The same proportional principle would apply to all parties – in practice there are complications in the allocation of seats that are resolved through what is called the d’Hondt method after the 19th-century Belgian mathematician who described it. Other things being equal, a party would need roughly 7.5 per cent of the vote to be allocated a list seat. Moreover, an element of disproportionality is built in. For example, party “A” could win all six districts with 50 per cent of the regional party vote – an infrequent but by no means unheard of eventuality. In that case, party “A” would be overrepresented by one seat, and one too few list seats would be left to fully compensate the other parties.
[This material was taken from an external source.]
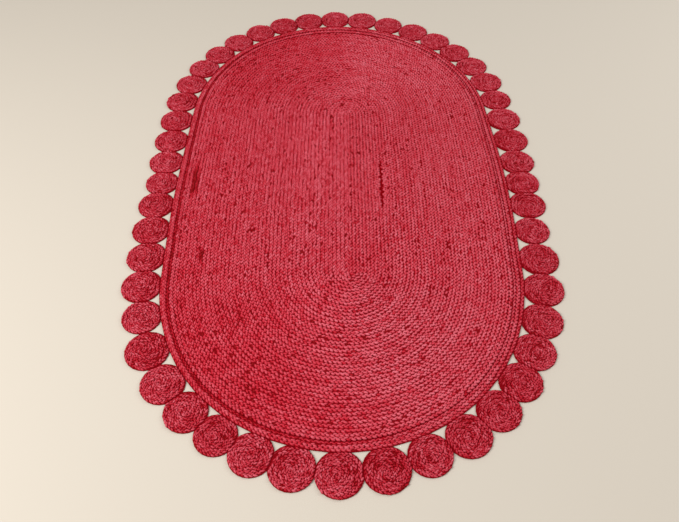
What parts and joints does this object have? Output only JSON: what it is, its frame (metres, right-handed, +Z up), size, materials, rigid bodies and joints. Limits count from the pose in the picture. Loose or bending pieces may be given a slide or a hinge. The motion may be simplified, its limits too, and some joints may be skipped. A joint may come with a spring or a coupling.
{
  "type": "oval coiled braid rug",
  "caption": "Flat oval rug coiled from a continuous plait, with raised and sunk border rounds and an edge of small coiled discs sewn side by side. It covers a floor.",
  "frame": {"origin": "middle of the rug's box, on its underside", "axes": "+Y along the rug's length, +X across it, +Z up from the floor"},
  "size_m": [1.5492, 2.4828, 0.012],
  "materials": {
    "field_braid": "crimson dyed plait of plant fibre, matt, coiled and sewn edge to edge",
    "border_braid": "crimson dyed plait of plant fibre, matt, in closed rounds",
    "disc_braid": "deeper crimson dyed plait of plant fibre, matt, wound in flat coils"
  },
  "bodies": {
    "root": {"field_coil": "field_braid", "inner_raised_round": "border_braid", "sunk_round": "border_braid", "outer_raised_round": "border_braid", "edge_round": "border_braid", "disc_01": "disc_braid", "disc_02": "disc_braid", "disc_03": "disc_braid", "disc_04": "disc_braid", "disc_05": "disc_braid", "disc_06": "disc_braid", "disc_07": "disc_braid", "disc_08": "disc_braid", "disc_09": "disc_braid", "disc_10": "disc_braid", "disc_11": "disc_braid", "disc_12": "disc_braid", "disc_13": "disc_braid", "disc_14": "disc_braid", "disc_15": "disc_braid", "disc_16": "disc_braid", "disc_17": "disc_braid", "disc_18": "disc_braid", "disc_19": "disc_braid", "disc_20": "disc_braid", "disc_21": "disc_braid", "disc_22": "disc_braid", "disc_23": "disc_braid", "disc_24": "disc_braid", "disc_25": "disc_braid", "disc_26": "disc_braid", "disc_27": "disc_braid", "disc_28": "disc_braid", "disc_29": "disc_braid", "disc_30": "disc_braid", "disc_31": "disc_braid", "disc_32": "disc_braid", "disc_33": "disc_braid", "disc_34": "disc_braid", "disc_35": "disc_braid", "disc_36": "disc_braid", "disc_37": "disc_braid", "disc_38": "disc_braid", "disc_39": "disc_braid", "disc_40": "disc_braid", "disc_41": "disc_braid", "disc_42": "disc_braid", "disc_43": "disc_braid", "disc_44": "disc_braid", "disc_45": "disc_braid", "disc_46": "disc_braid", "disc_47": "disc_braid", "disc_48": "disc_braid"}
  },
  "joints": []
}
In Quebec, the proposal endorsed in principle by all the opposition parties, including the CAQ before it won the 2018 election, included keeping the number of members of the National Assembly (MNAs) constant at 125, creating 80 district seats (more or less based on the boundaries of the federal constituencies in Quebec) and 45 compensatory regional ones. Unlike in Scotland, the regions would differ in number of MNAs to reflect the dispersion of the population. It was accepted as inevitable that because the far-flung regions would have few seats to use for compensatory purposes, overall proportionality would be reduced. This left one issue unresolved: by keeping the total number at 125, the extra seats needed to make compensation possible in the least populated regions would result in an even larger average number of voters per MNA in the more densely populated regions, especially Montreal.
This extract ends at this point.